**Given problem**. Using the material below, print the line that contains "Continue the three.js", the line that contains "and across it.", and every line in between, exactly and nothing else.

**The records**.
— Begin —

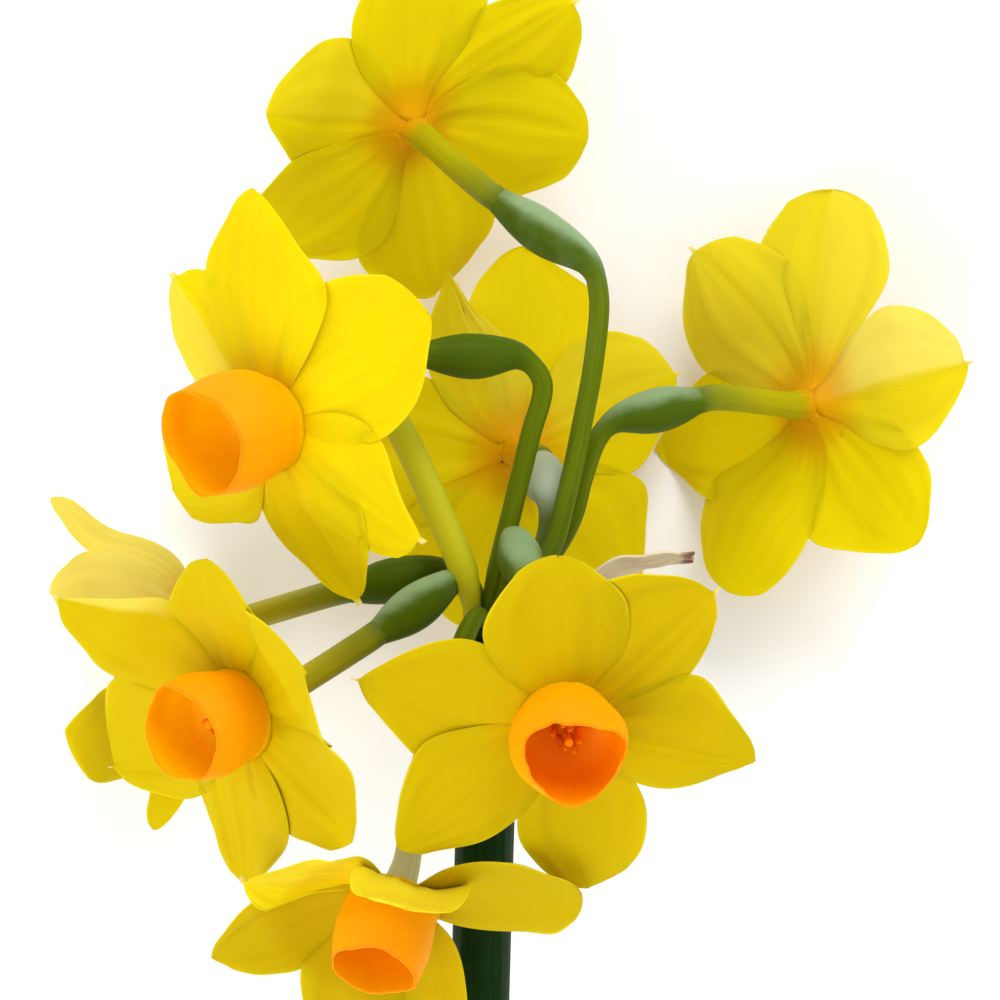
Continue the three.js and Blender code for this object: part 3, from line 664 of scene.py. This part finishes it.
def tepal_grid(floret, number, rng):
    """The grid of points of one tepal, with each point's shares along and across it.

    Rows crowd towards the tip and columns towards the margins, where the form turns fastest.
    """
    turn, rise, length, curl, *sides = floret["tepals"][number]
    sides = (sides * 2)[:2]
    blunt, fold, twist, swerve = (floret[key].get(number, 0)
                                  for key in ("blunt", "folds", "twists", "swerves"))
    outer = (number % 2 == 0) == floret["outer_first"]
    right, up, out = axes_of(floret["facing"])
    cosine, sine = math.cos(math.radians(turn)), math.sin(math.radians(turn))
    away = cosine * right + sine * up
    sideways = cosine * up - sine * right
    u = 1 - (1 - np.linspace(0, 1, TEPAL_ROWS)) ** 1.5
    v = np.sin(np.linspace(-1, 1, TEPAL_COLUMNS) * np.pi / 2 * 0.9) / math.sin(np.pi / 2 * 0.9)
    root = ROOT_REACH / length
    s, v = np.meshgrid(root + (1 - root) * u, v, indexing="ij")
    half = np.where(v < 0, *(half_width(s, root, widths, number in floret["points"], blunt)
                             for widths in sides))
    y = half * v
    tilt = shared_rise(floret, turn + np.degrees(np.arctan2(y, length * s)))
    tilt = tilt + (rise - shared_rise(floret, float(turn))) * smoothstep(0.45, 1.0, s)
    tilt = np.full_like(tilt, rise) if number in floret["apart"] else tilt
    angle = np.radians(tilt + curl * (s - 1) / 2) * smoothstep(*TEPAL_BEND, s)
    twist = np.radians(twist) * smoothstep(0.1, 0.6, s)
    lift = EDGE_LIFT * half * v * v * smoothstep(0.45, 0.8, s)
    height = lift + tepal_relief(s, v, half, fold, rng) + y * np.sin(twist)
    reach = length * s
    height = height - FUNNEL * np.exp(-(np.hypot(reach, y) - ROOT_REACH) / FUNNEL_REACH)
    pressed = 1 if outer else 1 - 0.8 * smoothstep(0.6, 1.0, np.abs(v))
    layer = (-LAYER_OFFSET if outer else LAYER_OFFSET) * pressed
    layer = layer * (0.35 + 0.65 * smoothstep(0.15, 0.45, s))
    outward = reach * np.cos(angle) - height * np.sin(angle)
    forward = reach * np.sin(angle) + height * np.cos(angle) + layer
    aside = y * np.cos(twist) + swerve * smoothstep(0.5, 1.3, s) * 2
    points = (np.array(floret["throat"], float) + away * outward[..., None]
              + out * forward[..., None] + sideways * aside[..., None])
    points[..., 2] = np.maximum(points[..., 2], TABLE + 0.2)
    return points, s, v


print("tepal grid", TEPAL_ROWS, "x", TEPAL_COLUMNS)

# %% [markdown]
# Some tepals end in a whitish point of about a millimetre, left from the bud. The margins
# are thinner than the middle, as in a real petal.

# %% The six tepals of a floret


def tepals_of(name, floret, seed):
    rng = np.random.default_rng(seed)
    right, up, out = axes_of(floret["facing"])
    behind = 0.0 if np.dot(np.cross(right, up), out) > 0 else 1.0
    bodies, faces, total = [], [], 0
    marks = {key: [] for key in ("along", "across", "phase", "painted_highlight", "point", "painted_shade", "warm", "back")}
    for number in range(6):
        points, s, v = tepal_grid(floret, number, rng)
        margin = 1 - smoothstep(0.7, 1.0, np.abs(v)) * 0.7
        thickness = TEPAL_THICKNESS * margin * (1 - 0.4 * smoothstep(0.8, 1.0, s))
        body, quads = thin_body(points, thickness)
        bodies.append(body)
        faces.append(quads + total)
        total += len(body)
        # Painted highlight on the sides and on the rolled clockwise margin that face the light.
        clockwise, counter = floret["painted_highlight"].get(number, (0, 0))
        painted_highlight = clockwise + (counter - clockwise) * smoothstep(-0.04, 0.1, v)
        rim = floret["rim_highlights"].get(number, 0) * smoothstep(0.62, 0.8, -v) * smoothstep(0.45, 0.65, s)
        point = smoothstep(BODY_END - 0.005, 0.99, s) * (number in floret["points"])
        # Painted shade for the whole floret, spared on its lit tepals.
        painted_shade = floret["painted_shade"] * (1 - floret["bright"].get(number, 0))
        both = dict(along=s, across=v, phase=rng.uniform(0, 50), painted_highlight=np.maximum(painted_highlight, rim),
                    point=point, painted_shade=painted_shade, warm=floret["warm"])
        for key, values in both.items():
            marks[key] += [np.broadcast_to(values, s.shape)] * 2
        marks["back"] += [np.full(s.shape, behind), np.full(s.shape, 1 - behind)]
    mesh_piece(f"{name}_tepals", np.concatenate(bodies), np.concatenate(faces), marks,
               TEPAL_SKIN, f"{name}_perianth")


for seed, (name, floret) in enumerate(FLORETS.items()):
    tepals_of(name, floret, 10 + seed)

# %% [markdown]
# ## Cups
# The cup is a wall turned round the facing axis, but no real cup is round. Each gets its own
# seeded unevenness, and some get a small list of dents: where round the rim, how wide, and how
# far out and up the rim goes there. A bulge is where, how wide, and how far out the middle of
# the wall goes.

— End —
— Begin —

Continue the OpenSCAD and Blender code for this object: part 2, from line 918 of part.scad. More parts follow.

— End —

**Answer**.
Continue the three.js and Blender code for this object: part 3, from line 664 of scene.py. This part finishes it.
def tepal_grid(floret, number, rng):
    """The grid of points of one tepal, with each point's shares along and across it.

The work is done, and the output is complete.